Это не удалось, потому что один из них умер от сердечного припадка в Ирландском море, уже в виду пологих зеленых берегов.
Пришлось вернуться ни с чем, если не считать мертвеца.
И тогда я допустил оплошность. Я восстановил против себя доктора.
Понимаешь ли, на походе он очень раздражал меня: бестолково суетился подле умирающего, которого поддерживали его товарищи, давал ему нюхать нашатырь, неумело тыкал иглой в руку. Я терпеть не могу бестолковых. И за ужином я сказал, что «пассажир из Дублина» выжил бы, будь на борту врач, а не фельдшер (но ведь так оно и есть: Гейнц военный фельдшер, мы лишь из вежливости называем его доктором).
Гейнц позеленел от злости и все же засмеялся.
— У «пассажира из Дублина», — ответил он, — вместо сердца была старая, стоптанная галоша. С таким сердцем даже не стоило танцевать «гроссфатер», не то что пускаться в диверсии.
— Вдобавок в лодке было очень душно, — вставил Курт, любимчик командира.

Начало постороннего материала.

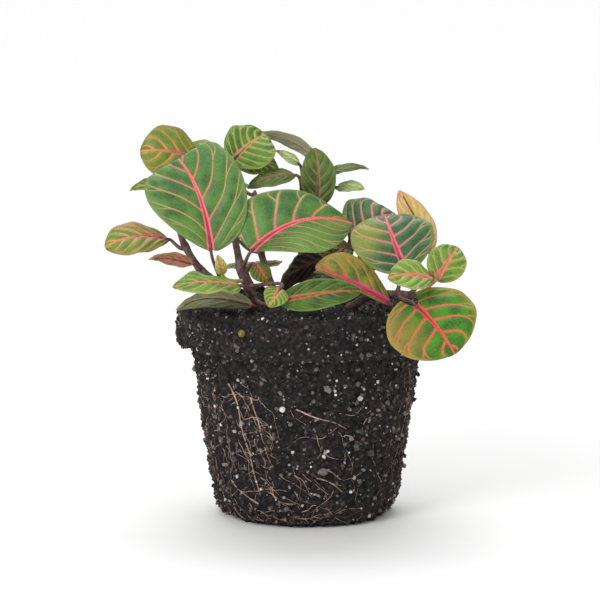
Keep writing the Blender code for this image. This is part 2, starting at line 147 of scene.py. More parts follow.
# Main roots: angle round the ball in degrees (0 faces -Y), and share of the wall's height
ROOTS = {
    "root_left_long": (
        (-42, 0.83), (-38, 0.69), (-37, 0.52), (-33, 0.37), (-31, 0.23), (-28, 0.10),
    ),
    "root_left_short": ((-30, 0.75), (-27, 0.60), (-24, 0.46), (-21, 0.32)),
    "root_left_foot": ((-50, 0.17), (-44, 0.12), (-36, 0.07), (-30, 0.04)),
    "root_front_slant": ((-5, 0.69), (5, 0.63), (15, 0.60), (22, 0.55)),
    "root_front_foot": ((6, 0.23), (14, 0.20), (22, 0.13)),
    "root_right_edge": ((66, 0.89), (70, 0.72), (68, 0.55), (67, 0.37), (64, 0.20)),
}
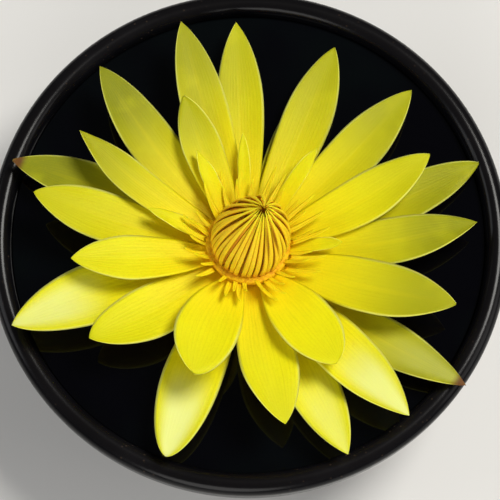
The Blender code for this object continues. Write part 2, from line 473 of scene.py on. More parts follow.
def petal_shape():
    """A tree for one petal: a blade that arches from its foot and is narrow at the neck and tip."""
    shape = Shape("petal_shape", {
        "Rows": "count", "Columns": "count", "Azimuth": "number", "Foot Lift": "number",
        "Tip Lift": "number", "Length": "number", "Width": "number", "Bow": "number",
        "Roundness": "number", "Belly": "number", "Cup": "number", "Foot Radius": "number",
        "Foot Height": "number", "Neck Width": "number", "Tip Width": "number",
        "Thickness": "number", "Ripple": "number", "Phase": "number", "Tone": "number",
        "Green": "number", "Pale": "number", "Brown": "number", "Lean": "vector",
        "Place": "vector", "Material": "material",
    })
    blade = shape.blade(shape["Rows"], shape["Columns"])
    along = shape.named("along")
    across = shape.named("across")

    full = shape["Width"] * 0.5
    neck = shape["Neck Width"] / shape["Width"]
    early = shape.smaller(along / shape["Belly"], 1.0)
    rise = shape.sine(early * (math.pi / 2)) ** 0.9
    past = shape.larger((along - shape["Belly"]) / (1.0 - shape["Belly"]), 0.0)
    closing = (1.0 - past * past) ** (1.0 - shape["Roundness"] * 0.5)
    half = shape.larger(full * (neck + (1.0 - neck) * rise) * closing, shape["Tip Width"] * 0.5)

    turn = shape["Tip Lift"] - shape["Foot Lift"]
    lift = shape["Foot Lift"] + turn * along
    out = shape["Length"] * (shape.sine(lift) - shape.sine(shape["Foot Lift"])) / turn
    up = shape["Length"] * (shape.cosine(shape["Foot Lift"]) - shape.cosine(lift)) / turn

    waves = shape.sine(along * 17.0 + shape["Phase"] + across * 1.5)
    slow_waves = shape.sine(along * 7.0 + shape["Phase"] * 2.0)
    ripple = shape["Ripple"] * (waves * 0.4 + slow_waves * across) * across * across * along
    proud = shape["Cup"] * half * across * across + ripple
    radius = shape["Foot Radius"] + out - proud * shape.sine(lift)
    height = shape["Foot Height"] + up + proud * shape.cosine(lift)
    side = half * across + shape["Bow"] * shape.sine(along * math.pi)

    cosine = shape.cosine(shape["Azimuth"])
    sine = shape.sine(shape["Azimuth"])
    place = shape.vector(radius * cosine - side * sine, radius * sine + side * cosine, height)
    shaped = shape.moved(blade, place)
    solid = shape.thickened(shaped, shape["Thickness"])
    for label in ("Tone", "Green", "Pale", "Brown"):
        solid = shape.store(solid, label.lower(), shape[label])
    shape.finish(solid)
    return shape


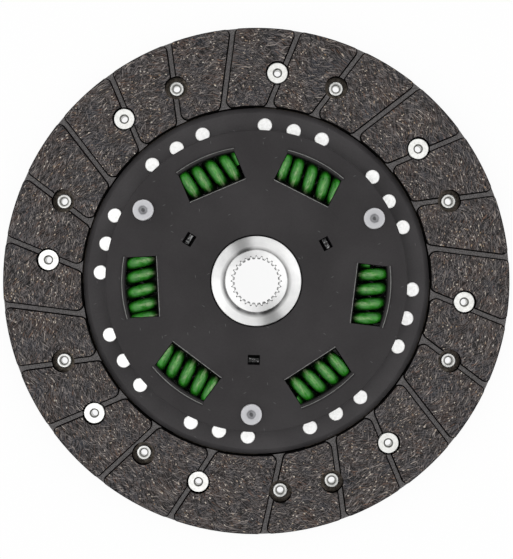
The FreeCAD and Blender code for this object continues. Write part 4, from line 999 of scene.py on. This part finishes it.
def floor_white():
    # Plain white paper: shows nearly white to the eye and in reflections, and keeps a faint shadow
    # from its own matt surface. Under the disc, by radius, its white is painted off as shadow, so
    # it shows only that surface's own shade.
    material, tree, place = new_material("white_paper_floor")
    rays = add(tree, "ShaderNodeLightPath")
    seen = add(
        tree, "ShaderNodeMath",
        {0: (rays, "Is Camera Ray"), 1: (rays, "Is Glossy Ray")}, operation="MAXIMUM")
    shown = add(
        tree, "ShaderNodeMath", {0: seen, 1: (rays, "Is Transmission Ray")}, operation="MAXIMUM")
    xyz = add(tree, "ShaderNodeSeparateXYZ", {0: place})
    distance = from_axis(tree, xyz)
    # The white is taken off by radius under the disc, as a painted shadow
    outwards = add(
        tree, "ShaderNodeMapRange",
        {"Value": distance, "From Min": WHITE_OUTSIDE[0], "From Max": WHITE_OUTSIDE[1]})
    inwards = add(
        tree, "ShaderNodeMapRange",
        {"Value": distance, "From Min": WHITE_IN_BORE[0], "From Max": WHITE_IN_BORE[1]})
    clear = add(tree, "ShaderNodeMath", {0: outwards, 1: inwards}, operation="MAXIMUM")
    floor_glow_share = add(tree, "ShaderNodeMath", {0: shown, 1: clear}, operation="MULTIPLY")
    share = add(tree, "ShaderNodeMath", {0: floor_glow_share, 1: 0.93}, operation="MULTIPLY")
    paper = add(tree, "ShaderNodeBsdfDiffuse", {"Color": linear("#f4f4f4")})
    white = add(tree, "ShaderNodeEmission", {"Color": linear("#ffffff"), "Strength": 1.0})
    mixed = add(tree, "ShaderNodeMixShader", {0: share, 1: paper, 2: white})
    add(tree, "ShaderNodeOutputMaterial", {"Surface": mixed})
    return material


deselect()
bpy.ops.mesh.primitive_plane_add(size=FLOOR_SIDE, location=(0, 0, FLOOR_LEVEL))
floor = bpy.context.object
floor.name = "floor"
floor.data.materials.append(floor_white())

lamp = bpy.data.lights.new("soft_box", "AREA")
lamp.shape = "RECTANGLE"
lamp.size = lamp.size_y = LAMP_SIDE
lamp.energy = LAMP_POWER
soft_box = bpy.data.objects.new("soft_box", lamp)
soft_box.matrix_world = (
    Matrix.Rotation(math.radians(LAMP_BEARING), 4, "Z")
    @ Matrix.Rotation(math.radians(LAMP_TILT), 4, "Y")
    @ Matrix.Translation((0, 0, LAMP_DISTANCE)))
bpy.context.scene.collection.objects.link(soft_box)

# The turned ring and boss show the tent's openings as two dark sectors
world = bpy.data.worlds.new("white_tent")
world.use_nodes = True
sky = world.node_tree
sky.nodes.clear()
direction = add(sky, "ShaderNodeTexCoord")
turned = add(
    sky, "ShaderNodeMapping",
    {"Vector": (direction, "Generated"), "Rotation": (0.0, 0.0, -math.radians(TENT_OPENING))})
bearing = add(sky, "ShaderNodeSeparateXYZ", {0: turned})
level_part = add(sky, "ShaderNodeCombineXYZ", {0: (bearing, 0), 1: (bearing, 1)})
level_length = add(sky, "ShaderNodeVectorMath", {0: level_part}, operation="LENGTH")
off_opening = add(
    sky, "ShaderNodeMath", {0: (bearing, 1), 1: (level_length, "Value")}, operation="DIVIDE")
aside = add(sky, "ShaderNodeMath", {0: off_opening}, operation="ABSOLUTE")
beside = add(
    sky, "ShaderNodeMapRange",
    {"Value": aside, "From Min": OPENING_EDGE[0], "From Max": OPENING_EDGE[1]})
overhead = add(
    sky, "ShaderNodeMapRange",
    {"Value": (level_length, "Value"), "From Min": ZENITH_EDGE[0], "From Max": ZENITH_EDGE[1]})
white_share = add(sky, "ShaderNodeMath", {0: beside, 1: overhead}, operation="MAXIMUM")
strength = add(
    sky, "ShaderNodeMapRange",
    {"Value": white_share, "To Min": OPENING_BRIGHTNESS, "To Max": TENT_BRIGHTNESS})
tent = add(sky, "ShaderNodeBackground", {"Color": linear("#ffffff"), "Strength": strength})
add(sky, "ShaderNodeOutputWorld", {"Surface": tent})
bpy.context.scene.world = world

# The photo was taken from straight above
camera_data = bpy.data.cameras.new("camera")
camera_data.lens = CAMERA_LENS
camera_data.sensor_width = 36.0
camera_data.clip_start, camera_data.clip_end = 0.01, 100.0
camera = bpy.data.objects.new("camera", camera_data)
camera.location = Vector((*CAMERA_OFFSET, CAMERA_DISTANCE + FRONT_FACE)) * MM
bpy.context.scene.collection.objects.link(camera)
bpy.context.scene.camera = camera
bpy.context.scene.view_settings.view_transform = "Standard"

— Курт прав, — подхватил доктор. — Если бы можно было всплыть и впустить через люк свежего воздуха… Но вы же знаете, что мы не могли всплыть. Над нами было полно английских кораблей. Впрочем, — любезно добавил он, повернувшись ко мне, — когда вы почувствуете себя плохо, я обещаю утроить свои усилия.
И видела бы ты, как он оскалился!
Рудольф говорит, что наш доктор снимает улыбку только на ночь, но утром, вычистив зубы, снова надевает ее.
Он злой, хитрый и неумный! Самое опасное сочетание. Помнишь восточную пословицу: «Тяжел камень, тяжел и песок, но всего тяжелее — злоба глупца»?
Но довольно о Гейнце.
Зато наш командир умен и широко образован. Рядом с мореходными справочниками на его книжной полке стоят Шпенглер, Ницше, Гете, Моммзен. В Винету-два по его заказу регулярно доставляют экономические журналы — вместе с горючим и продовольствием.
Впервые явившись к нему и ожидая, пока он просмотрит документы, я загляделся на книжную полку. Он перехватил мой взгляд:
— Вы, кажется, закончили университет до того, как поступить в военно-морское училище? Где именно? А! Об этом сказано в ваших документах. Кенигсберг.
— Готовился стать доктором философии, господин капитан второго ранга, — доложил я.
Но разговор на этом прервался.
Наш командир на редкость немногословен.
За все годы, что я служу с ним, он — при мне — лишь дважды вступил в общий разговор в кают-компании. И то неожиданно! Его как бы прорвало. Видно, тема задела за живое. Человеку все-таки очень трудно оставаться наедине со своими мыслями, тем более если они невеселые…
Говорят, он самый молчаливый офицер германского подводного флота. Очень может быть. Особые условия нашей деятельности, конечно, наложили на него свой отпечаток. Человек замкнут, потому что держит нечто под замком.
Впрочем, у вас, женщин, это, видимо, иначе. Вы делаетесь еще болтливее, когда утаиваете секрет. Старательно прячете его за своей беспечно-милой, кружащей голову болтовней…
Но я хотел не об этом. Я хотел описать тебе нашего командира.
Ты думаешь, его лицо всегда неподвижно? Наоборот! Мимикой он как бы дополняет скупо отмериваемые слова. И это производит пугающее впечатление. Чего стоит хотя бы обычная его ужимка: голова склонена к плечу, один глаз зажмурен, другой устремлен на тебя с непонятной, многозначительной усмешкой. Он будто прицеливается…
Повторяю: командир только дважды приоткрылся передо мной вне наших служебных с ним отношений.
В первый раз это было так. Мы доставили очередного пассажира в точку рандеву и возвращались «порожняком». Командир обедал в кают-компании, что не так часто бывает.
Он безмолвствовал, по обыкновению. Мы уже настолько привыкли к этому, что разговор за столом — понятно, негромкий и сдержанный из уважения к командиру — не умолкал.
Речь почему-то зашла о будущем. Что будем делать после войны, когда Третий райх повергнет в прах своих врагов и воцарится над миром?
Франц, старший помощник, сказал, что безработица нам, во всяком случае, не угрожает, войн хватит на наш век. Рудольф что-то пробурчал насчет усталости. Гейнц сощурился. Большие розовые уши его оттопырились еще больше.